Aim
Within the data that follows, set down exactly the lines from the one containing "body_tube = make_tube()" through the one containing "record = json.load(file)", both ends included.

------ Data for the task

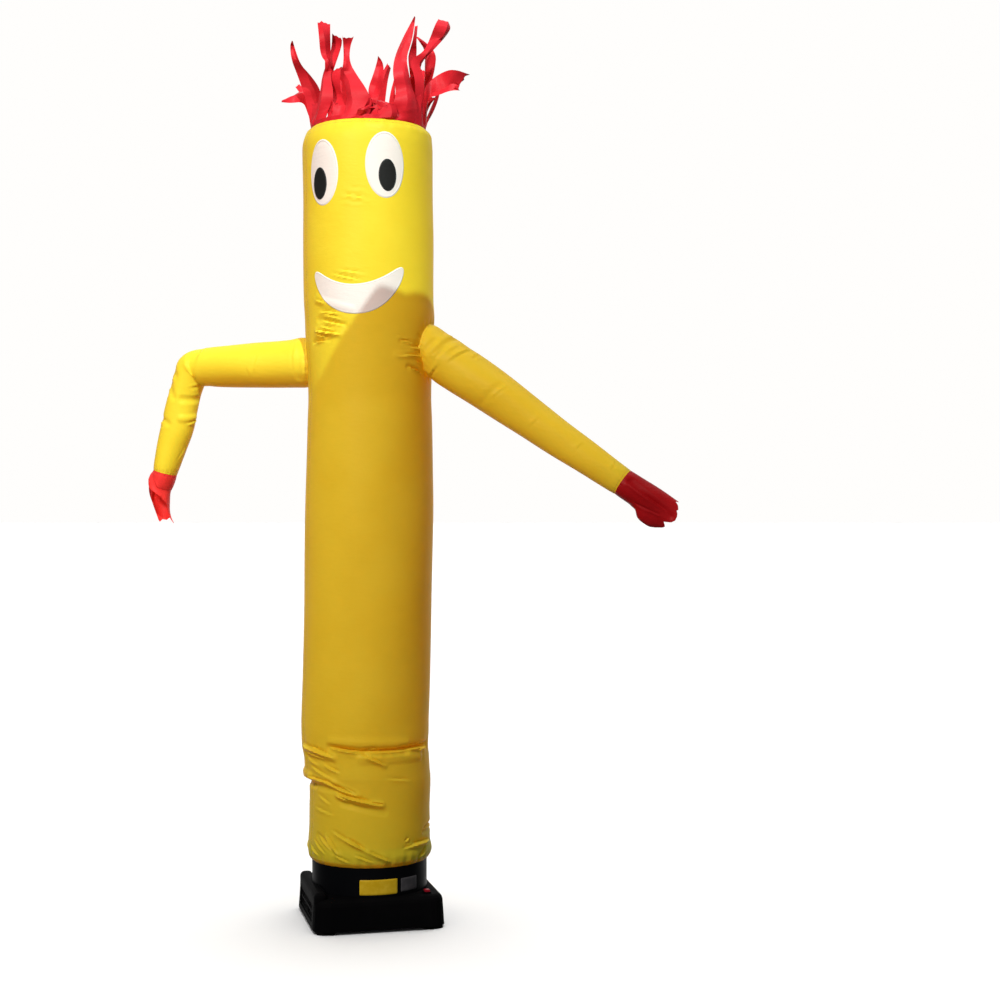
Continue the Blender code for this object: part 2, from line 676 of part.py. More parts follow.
def ribbon_surface(row, shape):
    """One strip, from its root inside the band, through its knee, to its tip."""
    angle = math.radians(row.azimuth)
    root = Vector((BAND_RADIUS * math.sin(angle), -BAND_RADIUS * math.cos(angle), 0.0))
    root += Vector((TUBE_TOP.centre_x, 0.0, BAND_BOTTOM + 0.5 * BAND_HEIGHT))
    root -= Vector((math.sin(angle), -math.cos(angle), 0.0)) * BAND_WALL / 2
    along_rim = Vector((math.cos(angle), math.sin(angle), 0.0))
    knee = root + Vector((row.knee_side, 0.5 * row.lean, row.knee_rise))
    tip = root + Vector((row.tip_side, 1.5 * row.lean, row.tip_rise))
    pull = 2 * knee - 0.5 * (root + tip)
    rails = []
    for step in range(RIBBON_STEPS + 1):
        t = step / RIBBON_STEPS
        centre = (1 - t) ** 2 * root + 2 * t * (1 - t) * pull + t * t * tip
        way = (2 * (1 - t) * (pull - root) + 2 * t * (tip - pull)).normalized()
        if t < 0.5:
            turn = row.knee_turn * 2 * t
            width = row.root_width + (row.knee_width - row.root_width) * 2 * t
        else:
            turn = row.knee_turn + (row.tip_turn - row.knee_turn) * (2 * t - 1)
            width = row.knee_width + (row.tip_width - row.knee_width) * (2 * t - 1)
        across = along_rim
        if step > 0:
            across = (along_rim - way * along_rim.dot(way)).normalized()
            across = Matrix.Rotation(math.radians(turn), 3, way) @ across
        rails.append([shape.verts.new(centre + across * side * width / 2) for side in (-1, 1)])
    for (near_1, near_2), (far_1, far_2) in zip(rails, rails[1:]):
        shape.faces.new((near_1, near_2, far_2, far_1))


def make_hair():
    strips = bmesh.new()
    for row in RIBBONS:
        ribbon_surface(row, strips)
    ribbons = add_cutter("hair_ribbons", strips)
    solidify(ribbons, RIBBON, 0.0)
    hair = turned_ring(
        "hair", BAND_RADIUS + BAND_WALL / 2, BAND_WALL,
        BAND_BOTTOM, BAND_BOTTOM + BAND_HEIGHT, PARTS, RED_CLOTH,
    )
    hair.location.x = TUBE_TOP.centre_x
    union = cut(hair, ribbons, "UNION")
    union.use_self = True


# Blower


def block(size, centre, bottom_scale=1.0):
    shape = bmesh.new()
    bmesh.ops.create_cube(shape, size=1.0)
    for vertex in shape.verts:
        scale = bottom_scale if vertex.co.z < 0 else 1.0
        vertex.co = Vector((
            vertex.co.x * size[0] * scale + centre[0],
            vertex.co.y * size[1] * scale + centre[1],
            vertex.co.z * size[2] + centre[2],
        ))
    return shape


def round_edges(shape, chosen, radius, segments):
    edges = [edge for edge in shape.edges if chosen(edge)]
    bmesh.ops.bevel(shape, geom=edges, offset=radius, segments=segments, affect="EDGES", profile=0.5)


def upright(edge):
    way = edge.verts[1].co - edge.verts[0].co
    return abs(way.z) > 0.8 * way.length


def at_height(height):
    return lambda edge: all(abs(vertex.co.z - height) < 1e-5 for vertex in edge.verts)


def rod(radius, bottom, top, sides=TUBE_SIDES, tip_radius=None):
    shape = bmesh.new()
    bmesh.ops.create_cone(
        shape, cap_ends=True, segments=sides, radius1=radius,
        radius2=radius if tip_radius is None else tip_radius, depth=top - bottom,
        matrix=Matrix.Translation((0, 0, 0.5 * (bottom + top))),
    )
    return shape


def make_housing(frame):
    shape = block(
        (2 * HOUSING_TOP_HALF, 2 * HOUSING_TOP_HALF, DECK_HEIGHT - HOUSING_BOTTOM),
        (0, 0, 0.5 * (DECK_HEIGHT + HOUSING_BOTTOM)),
        bottom_scale=HOUSING_HALF / HOUSING_TOP_HALF,
    )
    round_edges(shape, upright, CORNER_RADIUS, 4)
    round_edges(shape, at_height(DECK_HEIGHT), TOP_ROUNDING, 3)
    housing = add_object("housing", shape, PARTS, BLACK_PLASTIC, frame)

    shoulder_base = SHOULDER_HEIGHT - SHOULDER_DEPTH
    shoulder_x = 0.5 * SHOULDER_WIDTH - HOUSING_TOP_HALF - SHOULDER_OVERHANG
    shoulder = block(
        (SHOULDER_WIDTH, SHOULDER_LENGTH, SHOULDER_HEIGHT - shoulder_base),
        (shoulder_x, 0, 0.5 * (SHOULDER_HEIGHT + shoulder_base)),
    )
    round_edges(shoulder, upright, SHOULDER_CORNER, 3)
    round_edges(shoulder, at_height(SHOULDER_HEIGHT), SHOULDER_ROUNDING, 3)
    cut(housing, add_cutter("shoulder", shoulder, frame), "UNION")
    seat = rod(COLLAR_RADIUS + GAP, COLLAR_SEAT - GAP, SHOULDER_HEIGHT + SEAT_HEADROOM)
    cut(housing, add_cutter("collar_seat", seat))
    well = rod(FAN_WELL_RADIUS, FAN_WELL_FLOOR, SHOULDER_HEIGHT)
    cut(housing, add_cutter("fan_well", well))
    recess = block(
        (RECESS_DEPTH, GRILLE_LENGTH + 2 * GAP, GRILLE_HEIGHT + 2 * GAP),
        (GRILLE_FACE - RECESS_DEPTH / 2, 0, GRILLE_MIDDLE),
    )
    cut(housing, add_cutter("grille_recess", recess, frame))


def make_grille(frame):
    """A flat lattice in the recess of the housing's side."""
    shape = block(
        (GRILLE_WALL, GRILLE_LENGTH, GRILLE_HEIGHT),
        (GRILLE_FACE - GAP - GRILLE_WALL / 2, 0, GRILLE_MIDDLE),
    )
    grille = add_object("intake_grille", shape, PARTS, BLACK_PLASTIC, frame)
    column = (GRILLE_LENGTH - GRILLE_BAR) / GRILLE_COLUMNS
    row = (GRILLE_HEIGHT - GRILLE_BAR) / GRILLE_ROWS
    windows = bmesh.new()
    for i in range(GRILLE_COLUMNS):
        for j in range(GRILLE_ROWS):
            y = -GRILLE_LENGTH / 2 + GRILLE_BAR / 2 + (i + 0.5) * column
            z = GRILLE_MIDDLE - GRILLE_HEIGHT / 2 + GRILLE_BAR / 2 + (j + 0.5) * row
            made = bmesh.ops.create_cube(windows, size=1.0)
            for vertex in made["verts"]:
                vertex.co = Vector((
                    vertex.co.x * 4 * GRILLE_WALL + GRILLE_FACE,
                    vertex.co.y * (column - GRILLE_BAR) + y,
                    vertex.co.z * (row - GRILLE_BAR) + z,
                ))
    cut(grille, add_cutter("grille_windows", windows, frame))


def make_plate(name, finish, azimuth_1, azimuth_2, bottom, top):
    """A bare plate bent round the collar, from one azimuth and height to another."""
    radius = COLLAR_RADIUS + GAP + FACET_RISE

    def place(u, v):
        angle = math.radians(azimuth_1 + (azimuth_2 - azimuth_1) * u)
        return Vector((radius * math.sin(angle), -radius * math.cos(angle), bottom + (top - bottom) * v))

    columns = round((azimuth_2 - azimuth_1) / PLATE_DEGREES)
    plate = add_object(name, mapped_grid(columns, 1, place), PARTS, finish)
    solidify(plate, PLATE_WALL, 1.0)


def rounded_pad(size, centre, corner):
    shape = block(size, centre)
    round_edges(shape, upright, corner, 3)
    return shape


def make_feet(frame):
    top = HOUSING_BOTTOM - GAP
    for index, (x, y) in enumerate(((-1, -1), (1, -1), (1, 1), (-1, 1))):
        centre = (x * FOOT_PLACE, y * FOOT_PLACE, top / 2)
        shape = rounded_pad((FOOT_SIZE, FOOT_SIZE, top), centre, FOOT_CORNER)
        add_object("foot_%d" % (index + 1), shape, PARTS, BLACK_RUBBER, frame)
    pan = rounded_pad((PAN_SIZE, PAN_SIZE, top), (0, 0, top / 2), PAN_CORNER)
    add_object("base_pan", pan, PARTS, BLACK_PLASTIC, frame)


def make_switch(frame):
    x, y = SWITCH_PLACE
    length, width = SWITCH_SIZE
    bezel_bottom = DECK_HEIGHT + GAP
    rocker_bottom = bezel_bottom + BEZEL_RISE + GAP
    bezel_size = (width + 2 * BEZEL_RIM, length + 2 * BEZEL_RIM, BEZEL_RISE)
    bezel = rounded_pad(bezel_size, (x, y, bezel_bottom + BEZEL_RISE / 2), BEZEL_RIM)
    add_object("switch_bezel", bezel, PARTS, BLACK_PLASTIC, frame)
    rocker = block((width, length, ROCKER_RISE), (x, y, rocker_bottom + ROCKER_RISE / 2))
    round_edges(rocker, at_height(rocker_bottom + ROCKER_RISE), ROCKER_ROUNDING, 2)
    add_object("switch_rocker", rocker, PARTS, RED_PLASTIC, frame)


def make_gland(frame):
    """The short tapered gland at the back where the lead would enter."""
    shape = rod(GLAND_RADIUS, 0.0, GLAND_LENGTH, GLAND_SIDES, GLAND_TIP_RADIUS)
    gland = add_object("cord_gland", shape, PARTS, BLACK_RUBBER, frame)
    slope = (HOUSING_HALF - HOUSING_TOP_HALF) / (DECK_HEIGHT - HOUSING_BOTTOM)
    x, z = GLAND_PLACE
    gland.location = (x, HOUSING_HALF - slope * (z - GLAND_RADIUS - HOUSING_BOTTOM) + GAP, z)
    gland.rotation_euler = (-math.pi / 2, 0, 0)


def make_blower():
    frame = bpy.data.objects.new("blower_frame", None)
    frame.location.x = HOUSING_SHIFT
    frame.rotation_euler.z = HOUSING_TURN
    PARTS.objects.link(frame)
    make_housing(frame)
    make_grille(frame)
    make_feet(frame)
    make_switch(frame)
    make_gland(frame)
    turned_ring("collar", COLLAR_RADIUS, COLLAR_WALL, COLLAR_SEAT, COLLAR_TOP, PARTS, BLACK_PLASTIC)
    make_plate("plate_yellow", YELLOW_PLATE, *YELLOW_PLACE)
    make_plate("plate_grey", GREY_PLATE, *GREY_PLACE)


clear_scene()
PARTS = new_collection("air_dancer")
CUTTERS = new_collection("cutters")

left_sleeve = SleevePath(LEFT_SLEEVE, LEFT_ARM_AZIMUTH, LEFT_SLEEVE_FOLDS)
right_sleeve = SleevePath(RIGHT_SLEEVE, RIGHT_ARM_AZIMUTH, RIGHT_SLEEVE_FOLDS)

body_tube = make_tube()
tube_core = make_tube_core()
make_arm("arm_left", left_sleeve, LEFT_WRIST_ROW, body_tube, tube_core)
make_arm("arm_right", right_sleeve, RIGHT_WRIST_ROW, body_tube, tube_core)
make_hand("hand_left", left_sleeve, LEFT_WRIST_ROW, LEFT_HAND_EDGE)
make_hand("hand_right", right_sleeve, RIGHT_WRIST_ROW, RIGHT_HAND_EDGE)
make_face()
make_hair()
make_blower()
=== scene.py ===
"""Looks of an inflatable air dancer: fine cloth, folds, stitching, ribbons, finishes, light and camera."""

import json
import math
from collections import namedtuple

import bmesh
import bpy
import numpy as np
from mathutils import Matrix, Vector

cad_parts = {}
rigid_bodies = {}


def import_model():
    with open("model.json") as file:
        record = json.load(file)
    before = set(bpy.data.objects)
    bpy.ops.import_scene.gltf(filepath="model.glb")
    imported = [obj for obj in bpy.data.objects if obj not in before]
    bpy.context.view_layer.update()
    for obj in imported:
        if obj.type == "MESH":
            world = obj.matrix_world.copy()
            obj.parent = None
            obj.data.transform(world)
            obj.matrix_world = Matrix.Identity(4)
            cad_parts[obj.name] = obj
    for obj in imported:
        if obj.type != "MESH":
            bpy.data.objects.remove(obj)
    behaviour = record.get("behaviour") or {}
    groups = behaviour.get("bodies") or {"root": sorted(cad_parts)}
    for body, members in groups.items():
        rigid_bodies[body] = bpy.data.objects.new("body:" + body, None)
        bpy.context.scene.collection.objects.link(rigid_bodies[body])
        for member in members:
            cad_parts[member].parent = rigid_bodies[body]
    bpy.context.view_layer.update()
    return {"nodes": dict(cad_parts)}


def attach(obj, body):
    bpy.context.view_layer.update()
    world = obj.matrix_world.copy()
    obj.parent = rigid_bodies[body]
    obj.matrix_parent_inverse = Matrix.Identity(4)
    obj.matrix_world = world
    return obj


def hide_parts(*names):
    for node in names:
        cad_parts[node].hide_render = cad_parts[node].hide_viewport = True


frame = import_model()

BODY = "root"
CAMERA_PLACE = (0.2650, -3.5, 0.8476)

# The figure's sizes, in metres and degrees, as its solids have them. Azimuth 0 is the front and 90 is +X.
TUBE_MEAN_RADIUS = 0.127
LEFT_ARM_AZIMUTH = -104.0
RIGHT_ARM_AZIMUTH = 76.0
LEFT_WRIST_ROW = 13
RIGHT_WRIST_ROW = 10

FACE_AZIMUTH = -9.0
FACE_TILT = 0.0055
FACE_RADIUS = 0.1320
EYE_SPREAD = 28.3
EYE_HEIGHT = 1.4995
EYE_HALF_WIDTH = 0.0390
EYE_HALF_HEIGHT = 0.0645
PUPIL_SPREAD = 31.3
PUPIL_SHIFT = -1.1
LEFT_EYE_SHIFT = -0.9
LEFT_EYE_HALF_WIDTH = 0.0366
PUPIL_DROP = 0.0205
PUPIL_HALF_WIDTH = 0.0190
PUPIL_HALF_HEIGHT = 0.0328
MOUTH_HALF_SPAN = 42.5
MOUTH_TILT = 0.0022
MOUTH_SHIFT = 2.0
MOUTH_TOP = 1.270
MOUTH_TOP_CURL = 0.042
MOUTH_BOTTOM = 1.213
MOUTH_BOTTOM_CURL = 0.064
MOUTH_BOTTOM_BEND = 2.25
MOUTH_MARGIN = 0.004
MOUTH_CALM = 0.007
BAND_HEIGHT = 0.008


def table(kind, rows):
    """Rows of one kind, each from its numbers in the order of the kind's names."""
    return tuple(kind(*row) for row in rows)


Section = namedtuple("Section", "height centre_x radius")
TUBE_SECTIONS = table(Section, (
    (0.125, 0.0, 0.1182), (0.131, 0.0, 0.1218), (0.144, 0.001, 0.1245), (0.16, -0.001, 0.1232),
    (0.185, 0.0, 0.1225), (0.225, 0.0, 0.1218), (0.268, 0.001, 0.1225), (0.288, -0.001, 0.1245),
    (0.3, -0.004, 0.1262), (0.33, -0.006, 0.1265), (0.352, -0.009, 0.1272), (0.38, -0.009, 0.1288),
    (0.405, -0.009, 0.129), (0.472, -0.007, 0.129), (0.634, -0.003, 0.129), (0.817, 0.0, 0.13),
    (0.919, 0.0, 0.128), (1.01, 0.0, 0.126), (1.061, 0.0, 0.1245), (1.165, 0.0, 0.129),
    (1.215, 0.001, 0.1312), (1.254, -0.001, 0.1312), (1.376, -0.002, 0.132), (1.457, -0.003, 0.1312),
    (1.545, -0.004, 0.132), (1.56, -0.004, 0.1318), (1.572, -0.0035, 0.1305), (1.584, -0.002, 0.1275),
    (1.5925, -0.002, 0.1225), (1.598, -0.002, 0.116),
))

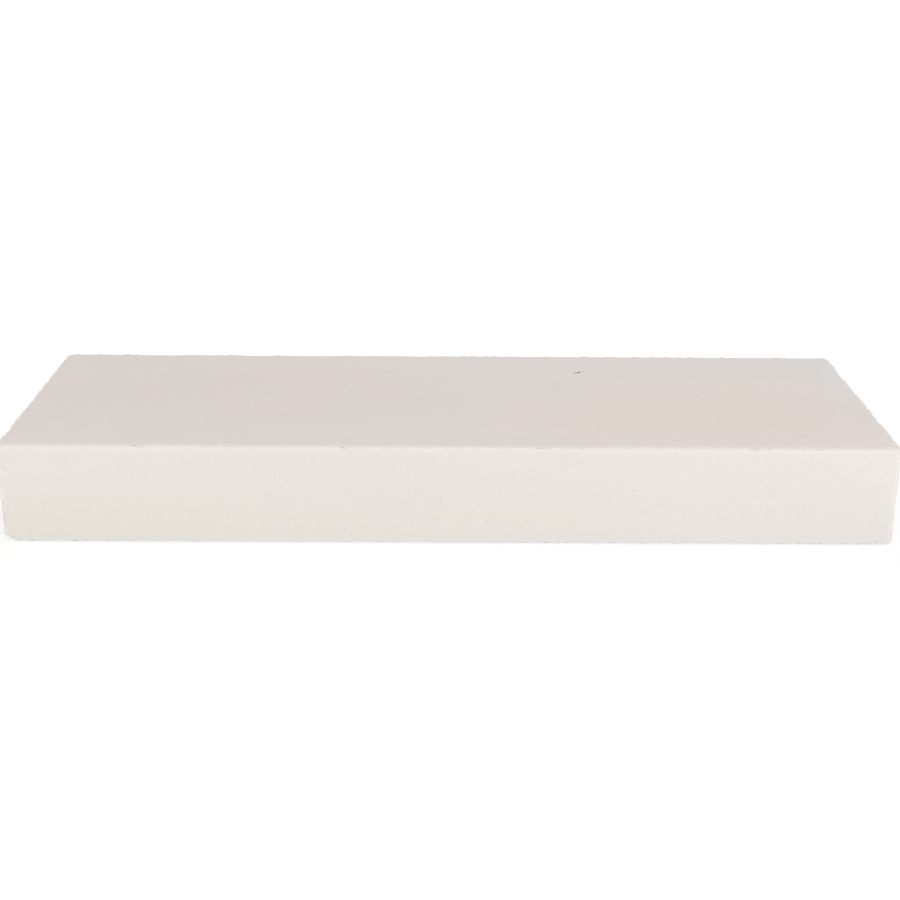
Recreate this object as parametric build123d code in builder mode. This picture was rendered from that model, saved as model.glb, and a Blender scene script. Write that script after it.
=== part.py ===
from build123d import *
import os

# Aerated concrete block, lying on one of its two large faces.
# The origin is at the middle of the face that it lies on, +X runs along the length,
# +Y across the width to the back, and +Z up through the thickness.
# All sizes are in millimetres.

# Sawn block
length = 600.0
width = 200.0
thickness = 70.0

# Edges that handling has rubbed round. The arrises on the floor are the least rubbed.
# Each upright edge is rounder than an upper arris by its own amount of rubbing.
arris_radius = 1.0
floor_arris_radius = 0.5
front_rubbing = 0.2
back_left_rubbing = 2.5
back_right_rubbing = 2.0

# Corner knocked off at the left end of the front face, at the bottom. The break has a
# main facet and a shallow tail, each with its reach along the block's three edges.
break_length = 10.0
break_depth = 11.0
break_height = 7.0
tail_length = 15.0
tail_depth = 8.0
tail_height = 2.6

# Corner at the right end of the front face, at the bottom, rubbed a little
floor_rub_length = 3.0
floor_rub_depth = 3.5
floor_rub_height = 2.0

# Upper back corners, rubbed lower than the arris
left_rub_length = 5.6
left_rub_depth = 8.0
left_rub_height = 3.0
right_rub_length = 5.8
right_rub_depth = 7.0
right_rub_height = 2.9

# Corners, as their directions from the middle of the block
front_left_bottom = Vector(-1, -1, -1)
front_right_bottom = Vector(1, -1, -1)
back_left_top = Vector(-1, 1, 1)
back_right_top = Vector(1, 1, 1)


def corner_facet(corner: Vector, reach: Vector) -> Plane:
    """Plane that meets the three edges of a corner at the reach given for each.

    The plane's normal points out of the block.
    """
    edge_point = Vector(
        corner.X * (length / 2 - reach.X),
        corner.Y * width / 2,
        (1 + corner.Z) * thickness / 2,
    )
    outward = Vector(corner.X / reach.X, corner.Y / reach.Y, corner.Z / reach.Z)
    return Plane(origin=edge_point, z_dir=outward)


worn_corners = [
    corner_facet(front_left_bottom, Vector(break_length, break_depth, break_height)),
    corner_facet(front_left_bottom, Vector(tail_length, tail_depth, tail_height)),
    corner_facet(front_right_bottom, Vector(floor_rub_length, floor_rub_depth, floor_rub_height)),
    corner_facet(back_left_top, Vector(left_rub_length, left_rub_depth, left_rub_height)),
    corner_facet(back_right_top, Vector(right_rub_length, right_rub_depth, right_rub_height)),
]

# Block: one sawn piece, with its edges rubbed round and then its corners worn
with BuildPart() as block:
    with BuildSketch(Plane.XY) as lying_face:
        Rectangle(length, width)
        front_corners = lying_face.vertices().group_by(Axis.Y)[0]
        fillet(front_corners, radius=arris_radius + front_rubbing)
        back_left_corner = lying_face.vertices().group_by(Axis.Y)[-1].sort_by(Axis.X)[0]
        fillet(back_left_corner, radius=arris_radius + back_left_rubbing)
        back_right_corner = lying_face.vertices().group_by(Axis.Y)[-1].sort_by(Axis.X)[-1]
        fillet(back_right_corner, radius=arris_radius + back_right_rubbing)
    extrude(amount=thickness)

    lying, upper = block.faces().filter_by(Axis.Z).sort_by(Axis.Z)
    fillet(upper.edges(), radius=arris_radius)
    fillet(lying.edges(), radius=floor_arris_radius)

    for facet in worn_corners:
        split(bisect_by=facet, keep=Keep.BOTTOM)

block.part.label = "block"

os.makedirs("parts", exist_ok=True)
export_step(block.part, "parts/block.step")

overall = block.part.bounding_box().size
litres = block.part.volume / 1e6
print(f"block: {overall.X:.2f} x {overall.Y:.2f} x {overall.Z:.2f} mm, {litres:.4f} litres")
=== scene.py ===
"""Looks of an aerated concrete block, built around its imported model.

The block is one piece: a sawn slab with crumbled arrises, worn corners and open pores,
all of them in its mesh, under one procedural finish. A studio of a pale floor, soft lamps
and a camera at the photograph's viewing angle shows it.
"""

import logging
import math
import random
from dataclasses import dataclass, field
from enum import Enum
from typing import Any, Iterable, Optional, Union

import bmesh
import bpy
from bmesh.types import BMEdge, BMesh, BMFace
from mathutils import Matrix, Vector, noise


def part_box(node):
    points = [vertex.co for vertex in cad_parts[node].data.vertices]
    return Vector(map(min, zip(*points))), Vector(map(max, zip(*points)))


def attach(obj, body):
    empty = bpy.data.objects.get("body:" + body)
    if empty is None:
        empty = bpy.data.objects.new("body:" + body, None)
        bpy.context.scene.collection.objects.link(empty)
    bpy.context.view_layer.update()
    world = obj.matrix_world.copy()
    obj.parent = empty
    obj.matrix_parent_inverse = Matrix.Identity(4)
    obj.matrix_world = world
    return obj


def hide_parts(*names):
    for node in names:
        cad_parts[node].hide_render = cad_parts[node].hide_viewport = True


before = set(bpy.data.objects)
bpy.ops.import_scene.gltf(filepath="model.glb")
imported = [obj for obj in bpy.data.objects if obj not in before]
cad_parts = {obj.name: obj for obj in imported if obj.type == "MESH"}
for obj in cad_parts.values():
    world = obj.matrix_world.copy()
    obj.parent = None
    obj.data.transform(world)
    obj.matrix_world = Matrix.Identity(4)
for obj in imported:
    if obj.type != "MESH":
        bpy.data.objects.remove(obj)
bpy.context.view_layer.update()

log = logging.getLogger("block")

# Metres in a millimetre
MM = 0.001

BLOCK_NODE = "block"
BODY = "root"

# What the mesh tells its finish, on faces and on points, including where it paints shade and light
SURFACE_KIND = "surface_kind"
PAINTED_PORE_SHADE = "hollow"
WORN_AND_ARRIS_SHADE = "worn"
CHALK_AND_PAINTED_LIGHT = "chalk_and_painted_light"

# Two places nearer than this are one, in metres
TOUCHING = 1e-6

# The share of a length or an area from which it counts as whole
WHOLE = 0.9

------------

Exercise response
body_tube = make_tube()
tube_core = make_tube_core()
make_arm("arm_left", left_sleeve, LEFT_WRIST_ROW, body_tube, tube_core)
make_arm("arm_right", right_sleeve, RIGHT_WRIST_ROW, body_tube, tube_core)
make_hand("hand_left", left_sleeve, LEFT_WRIST_ROW, LEFT_HAND_EDGE)
make_hand("hand_right", right_sleeve, RIGHT_WRIST_ROW, RIGHT_HAND_EDGE)
make_face()
make_hair()
make_blower()
=== scene.py ===
"""Looks of an inflatable air dancer: fine cloth, folds, stitching, ribbons, finishes, light and camera."""

import json
import math
from collections import namedtuple

import bmesh
import bpy
import numpy as np
from mathutils import Matrix, Vector

cad_parts = {}
rigid_bodies = {}


def import_model():
    with open("model.json") as file:
        record = json.load(file)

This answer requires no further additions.